本堂には役目を終えたのか、両目を入れられた達磨さんたちが納められている。
だるまの資料館みたいなものもあり、全国各地のだるまや変わり達磨などが展示されている。あ、竹田の姫達磨だ! と水曜どうでしょうファン以外はあまり反応しないところにビクンときたりする。また群馬なので、中曽根、小渕、福田の巨大選挙達磨などもあった(中曽根元首相に至っては句碑もある)。
本堂裏手に回る。
堂の裏側にでっぱりがあり、そこに御幣が下がっているのが見える。ということはここには何かの神が祀られているということだ。
後戸の神である。
後戸の神は仏像の後に位置し、仏教世界を守護する神であると同時に芸能と結びつく神でもあった。
「印度で祇園精舎、つまり寺院の建立落成式のときに、お釈迦様が説教をしようとすると、仏の教えをさまたげる堤婆という者が、たくさんの外道(悪神)をそそのかして踊り叫んだので、説教をすることができなかった。そこで、釈迦の弟子の舎利弗が、後戸で鼓を鳴らし、歌を歌い、六十六番の物まねをすると、外道たちはそれを聞き、後戸に集まり、鎮まった。猿楽はこのときに行った外道鎮撫のための歌舞に起源するという説なんです」
小松和彦/内藤敏彦「鬼がつくった国・日本」
これが芸能の起源だと言われている。芸はわたしたちが思っている以上の広さを持っている。猿楽だけではない。花も蹴鞠も歌も、あるいは庭造り、要するに個人が持つ技術、知識、こうしたものを「芸」と呼んだのである。そしてこうした「芸」はすべて後戸の神と関わりを持っていた。
この後戸の神と芸能の関係の大切なところは、その関係が国家の外から結ばれてくることにある。
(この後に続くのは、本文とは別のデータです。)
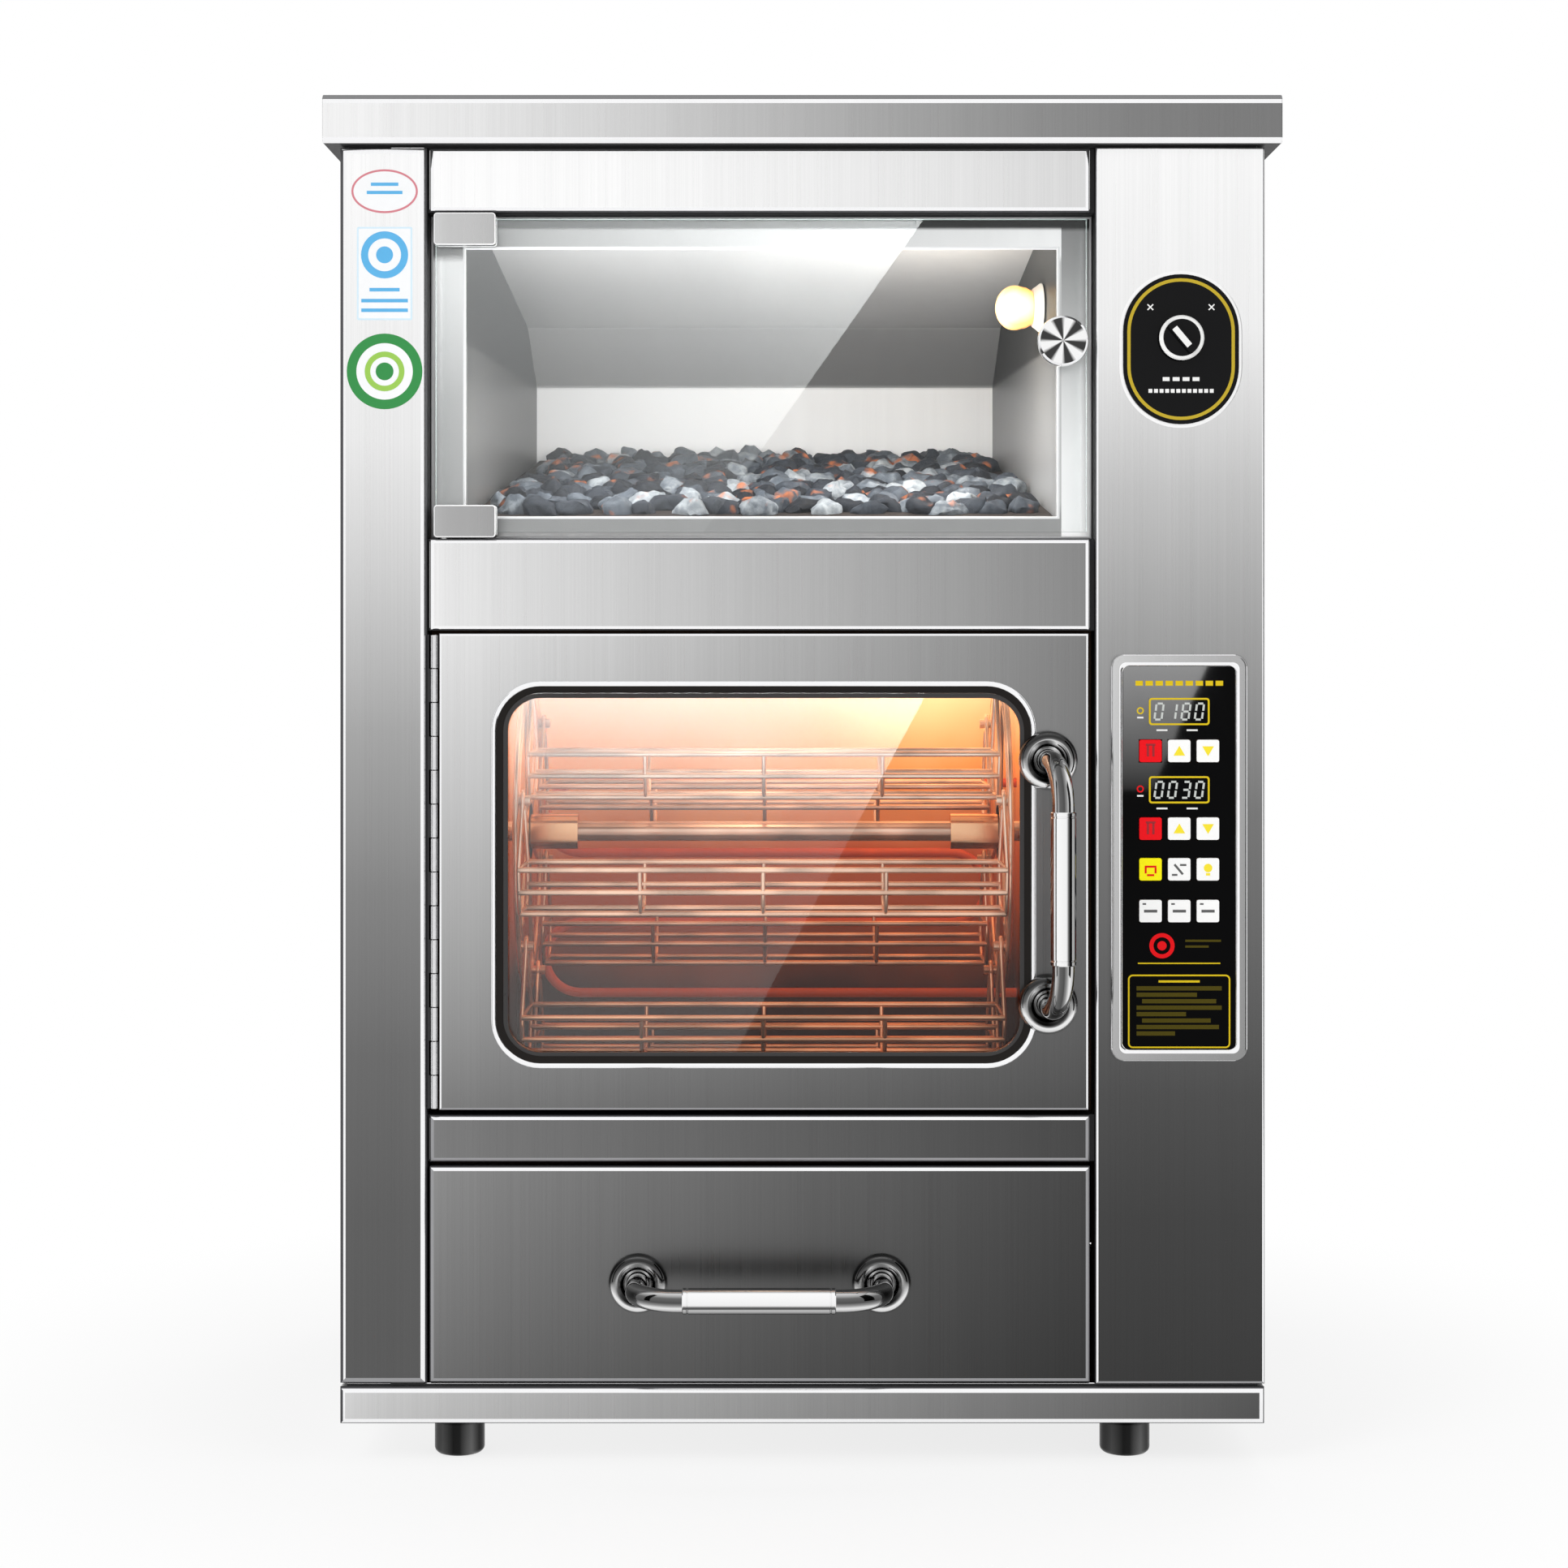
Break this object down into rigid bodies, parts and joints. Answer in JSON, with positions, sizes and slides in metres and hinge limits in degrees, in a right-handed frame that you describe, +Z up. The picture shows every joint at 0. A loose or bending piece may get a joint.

「芸能もまた、究極にはやはり鬼神たち、つまり「外部」があって、そこから根源的な力が流れ込んでくるともいえるわけ。「外部」の力がなければ、芸能の全体が崩れちゃう」
小松和彦/内藤敏彦「鬼がつくった国・日本」
国家や体制の外にある鬼神と結んだ芸能者は、したがって、一般人にはない有益さと危険さを兼ね備えた存在となる。こうしたアンビヴァレントな存在は、ときにはあがめられ、ときには賤視されることになる。日本の天皇がヨーロッパの国王と決定的に異なるのは、芸能者同様、体制の外側の力と結びついている点だ。でも、これについてはまた後日、「国立歴史民俗博物館編」で、芸能者、天皇、差別について考えてみたい。
この後戸の神は守宮神と呼ばれる。
「守宮神―――シュグジともシュクジンともシャグジとも呼ばれる。中世に発達したもろもろの芸道で、この神に関係を持たなかったもののほうがめずらしい。守宮神は芸能と密接な関係をもった、これほどに中世的な神もいないと思えるほどに、中世の神なのである。 この神は、しかしいまだに多くの謎に包まれている。守宮神はまた「宿神」とも書かれる。このように書かれて、猿楽の能ではその神はきわめて重要な地位を占めてきた。能の演目中で最重要と考えられてきた「翁」とは、この宿神の顕現の姿であると、猿楽の徒に代々伝承されてきたからである」
中沢新一「精霊の王」
シュグジ。これは多くの異称(シュクジン、ミシャグチ、ミサグジ、サングージン、シャクジン、オサモジン)をもち、信仰の古層に位置する神である(上記の「精霊の王」はその古層へ深くダイブしていく冒険の書で、是非お勧めの1冊)。その新石器時代にまでさかのぼれる古層の信仰がかなり明確な形で残っているところが諏訪である。
しかもこの本堂は後戸の神と本尊とが結びついている、大変興味深い場所でもある。
「多くの専門家たちを驚かせたのは、そこ(金春禅竹『明宿集』)に「翁」が宿神(シュクジン)であり、宿神とは天体の中心である北極星であり、宇宙の根源である「隠された王」であるという主張が、はっきりと書きつけられていたことである」
中沢新一「精霊の王」
( )内はぼくの補足
ほら、このお堂は、北辰鎮宅霊符尊をお祀りしてるとこだったでしょ。つまり、本尊が、シャクジという縄文時代にさかのぼれる神によって後戸の神と結びついている。なんておもしろいところなんだろう、達磨寺。